Stated problem:
Copy out all of the material exactly.

Supplied data:

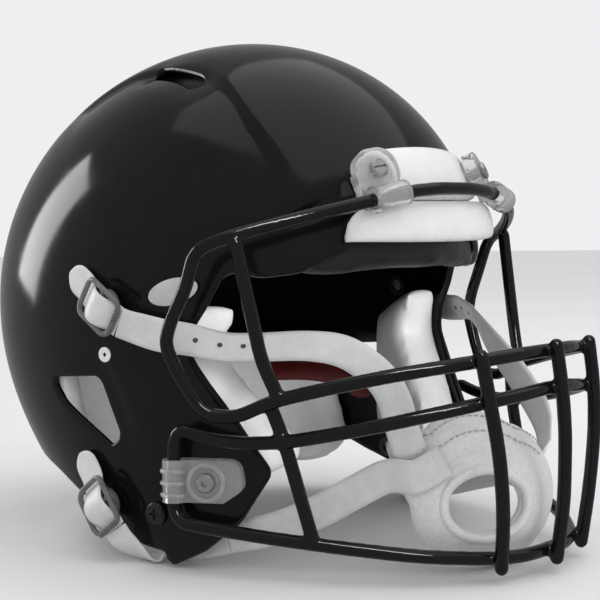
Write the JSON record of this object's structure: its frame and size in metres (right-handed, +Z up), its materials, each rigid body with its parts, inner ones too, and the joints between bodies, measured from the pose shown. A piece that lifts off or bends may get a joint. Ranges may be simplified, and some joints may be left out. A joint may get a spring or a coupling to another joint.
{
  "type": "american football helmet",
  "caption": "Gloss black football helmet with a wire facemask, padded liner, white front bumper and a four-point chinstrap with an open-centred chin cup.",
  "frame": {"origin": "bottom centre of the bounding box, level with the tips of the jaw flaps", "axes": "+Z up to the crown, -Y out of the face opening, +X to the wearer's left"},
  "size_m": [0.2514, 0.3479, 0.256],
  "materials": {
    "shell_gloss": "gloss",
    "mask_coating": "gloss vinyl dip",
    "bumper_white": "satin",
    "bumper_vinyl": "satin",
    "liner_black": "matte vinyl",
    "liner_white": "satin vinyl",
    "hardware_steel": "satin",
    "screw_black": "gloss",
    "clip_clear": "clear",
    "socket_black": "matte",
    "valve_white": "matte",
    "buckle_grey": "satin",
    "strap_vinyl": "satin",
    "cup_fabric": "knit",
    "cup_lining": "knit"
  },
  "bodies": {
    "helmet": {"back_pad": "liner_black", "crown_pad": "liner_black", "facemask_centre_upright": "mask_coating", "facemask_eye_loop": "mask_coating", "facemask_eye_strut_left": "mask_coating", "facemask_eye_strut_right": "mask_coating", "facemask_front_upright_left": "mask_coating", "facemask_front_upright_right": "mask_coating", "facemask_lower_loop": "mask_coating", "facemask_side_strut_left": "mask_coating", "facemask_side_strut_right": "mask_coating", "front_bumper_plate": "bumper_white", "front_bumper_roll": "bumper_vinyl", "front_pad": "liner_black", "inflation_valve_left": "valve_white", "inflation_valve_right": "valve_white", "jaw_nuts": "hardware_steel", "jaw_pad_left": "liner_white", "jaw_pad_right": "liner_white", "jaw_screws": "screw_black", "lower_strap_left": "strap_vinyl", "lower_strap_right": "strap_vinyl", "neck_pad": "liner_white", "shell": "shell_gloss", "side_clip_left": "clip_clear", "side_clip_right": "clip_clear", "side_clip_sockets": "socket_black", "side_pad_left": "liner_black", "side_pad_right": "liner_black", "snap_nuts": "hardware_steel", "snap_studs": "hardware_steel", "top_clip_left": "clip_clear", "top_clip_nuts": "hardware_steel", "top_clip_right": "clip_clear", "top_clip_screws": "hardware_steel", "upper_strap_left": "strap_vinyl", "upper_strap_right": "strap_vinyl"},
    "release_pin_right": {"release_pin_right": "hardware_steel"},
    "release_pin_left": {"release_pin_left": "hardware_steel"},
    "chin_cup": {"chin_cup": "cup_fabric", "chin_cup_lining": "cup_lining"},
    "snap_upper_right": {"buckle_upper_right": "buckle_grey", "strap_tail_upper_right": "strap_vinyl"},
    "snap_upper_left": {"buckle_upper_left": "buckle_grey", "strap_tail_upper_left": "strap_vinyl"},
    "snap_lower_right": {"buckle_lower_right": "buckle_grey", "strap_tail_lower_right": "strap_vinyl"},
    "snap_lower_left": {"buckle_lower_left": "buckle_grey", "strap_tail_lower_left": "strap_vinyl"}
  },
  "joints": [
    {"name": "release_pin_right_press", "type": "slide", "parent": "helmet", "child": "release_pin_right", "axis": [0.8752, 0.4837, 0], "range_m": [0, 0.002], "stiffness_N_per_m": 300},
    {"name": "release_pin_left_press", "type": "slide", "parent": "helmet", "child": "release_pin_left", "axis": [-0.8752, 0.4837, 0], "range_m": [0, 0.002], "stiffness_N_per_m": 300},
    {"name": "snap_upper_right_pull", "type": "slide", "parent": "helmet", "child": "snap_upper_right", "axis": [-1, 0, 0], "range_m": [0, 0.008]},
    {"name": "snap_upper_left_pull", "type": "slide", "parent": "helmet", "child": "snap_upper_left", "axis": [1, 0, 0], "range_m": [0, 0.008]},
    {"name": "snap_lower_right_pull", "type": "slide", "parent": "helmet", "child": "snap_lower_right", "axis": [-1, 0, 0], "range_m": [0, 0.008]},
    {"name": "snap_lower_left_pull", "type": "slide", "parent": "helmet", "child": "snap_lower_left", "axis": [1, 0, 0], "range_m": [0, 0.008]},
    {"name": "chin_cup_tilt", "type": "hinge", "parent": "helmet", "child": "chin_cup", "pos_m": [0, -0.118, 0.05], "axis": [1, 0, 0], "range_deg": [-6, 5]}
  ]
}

Written reply:
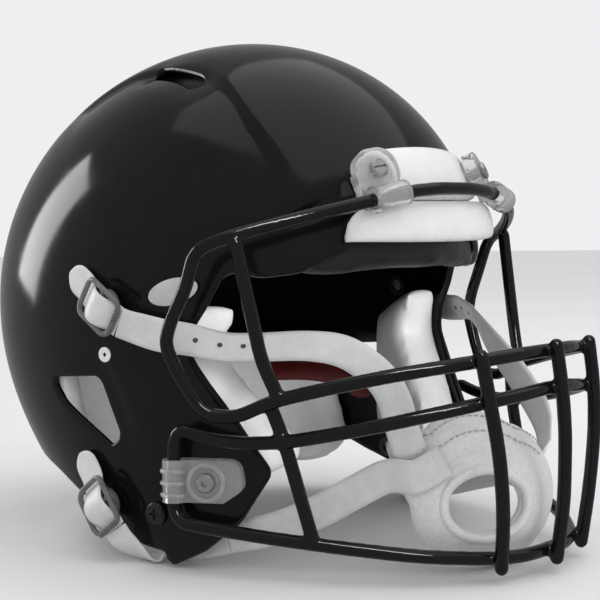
Write the JSON record of this object's structure: its frame and size in metres (right-handed, +Z up), its materials, each rigid body with its parts, inner ones too, and the joints between bodies, measured from the pose shown. A piece that lifts off or bends may get a joint. Ranges may be simplified, and some joints may be left out. A joint may get a spring or a coupling to another joint.
{
  "type": "american football helmet",
  "caption": "Gloss black football helmet with a wire facemask, padded liner, white front bumper and a four-point chinstrap with an open-centred chin cup.",
  "frame": {"origin": "bottom centre of the bounding box, level with the tips of the jaw flaps", "axes": "+Z up to the crown, -Y out of the face opening, +X to the wearer's left"},
  "size_m": [0.2514, 0.3479, 0.256],
  "materials": {
    "shell_gloss": "gloss",
    "mask_coating": "gloss vinyl dip",
    "bumper_white": "satin",
    "bumper_vinyl": "satin",
    "liner_black": "matte vinyl",
    "liner_white": "satin vinyl",
    "hardware_steel": "satin",
    "screw_black": "gloss",
    "clip_clear": "clear",
    "socket_black": "matte",
    "valve_white": "matte",
    "buckle_grey": "satin",
    "strap_vinyl": "satin",
    "cup_fabric": "knit",
    "cup_lining": "knit"
  },
  "bodies": {
    "helmet": {"back_pad": "liner_black", "crown_pad": "liner_black", "facemask_centre_upright": "mask_coating", "facemask_eye_loop": "mask_coating", "facemask_eye_strut_left": "mask_coating", "facemask_eye_strut_right": "mask_coating", "facemask_front_upright_left": "mask_coating", "facemask_front_upright_right": "mask_coating", "facemask_lower_loop": "mask_coating", "facemask_side_strut_left": "mask_coating", "facemask_side_strut_right": "mask_coating", "front_bumper_plate": "bumper_white", "front_bumper_roll": "bumper_vinyl", "front_pad": "liner_black", "inflation_valve_left": "valve_white", "inflation_valve_right": "valve_white", "jaw_nuts": "hardware_steel", "jaw_pad_left": "liner_white", "jaw_pad_right": "liner_white", "jaw_screws": "screw_black", "lower_strap_left": "strap_vinyl", "lower_strap_right": "strap_vinyl", "neck_pad": "liner_white", "shell": "shell_gloss", "side_clip_left": "clip_clear", "side_clip_right": "clip_clear", "side_clip_sockets": "socket_black", "side_pad_left": "liner_black", "side_pad_right": "liner_black", "snap_nuts": "hardware_steel", "snap_studs": "hardware_steel", "top_clip_left": "clip_clear", "top_clip_nuts": "hardware_steel", "top_clip_right": "clip_clear", "top_clip_screws": "hardware_steel", "upper_strap_left": "strap_vinyl", "upper_strap_right": "strap_vinyl"},
    "release_pin_right": {"release_pin_right": "hardware_steel"},
    "release_pin_left": {"release_pin_left": "hardware_steel"},
    "chin_cup": {"chin_cup": "cup_fabric", "chin_cup_lining": "cup_lining"},
    "snap_upper_right": {"buckle_upper_right": "buckle_grey", "strap_tail_upper_right": "strap_vinyl"},
    "snap_upper_left": {"buckle_upper_left": "buckle_grey", "strap_tail_upper_left": "strap_vinyl"},
    "snap_lower_right": {"buckle_lower_right": "buckle_grey", "strap_tail_lower_right": "strap_vinyl"},
    "snap_lower_left": {"buckle_lower_left": "buckle_grey", "strap_tail_lower_left": "strap_vinyl"}
  },
  "joints": [
    {"name": "release_pin_right_press", "type": "slide", "parent": "helmet", "child": "release_pin_right", "axis": [0.8752, 0.4837, 0], "range_m": [0, 0.002], "stiffness_N_per_m": 300},
    {"name": "release_pin_left_press", "type": "slide", "parent": "helmet", "child": "release_pin_left", "axis": [-0.8752, 0.4837, 0], "range_m": [0, 0.002], "stiffness_N_per_m": 300},
    {"name": "snap_upper_right_pull", "type": "slide", "parent": "helmet", "child": "snap_upper_right", "axis": [-1, 0, 0], "range_m": [0, 0.008]},
    {"name": "snap_upper_left_pull", "type": "slide", "parent": "helmet", "child": "snap_upper_left", "axis": [1, 0, 0], "range_m": [0, 0.008]},
    {"name": "snap_lower_right_pull", "type": "slide", "parent": "helmet", "child": "snap_lower_right", "axis": [-1, 0, 0], "range_m": [0, 0.008]},
    {"name": "snap_lower_left_pull", "type": "slide", "parent": "helmet", "child": "snap_lower_left", "axis": [1, 0, 0], "range_m": [0, 0.008]},
    {"name": "chin_cup_tilt", "type": "hinge", "parent": "helmet", "child": "chin_cup", "pos_m": [0, -0.118, 0.05], "axis": [1, 0, 0], "range_deg": [-6, 5]}
  ]
}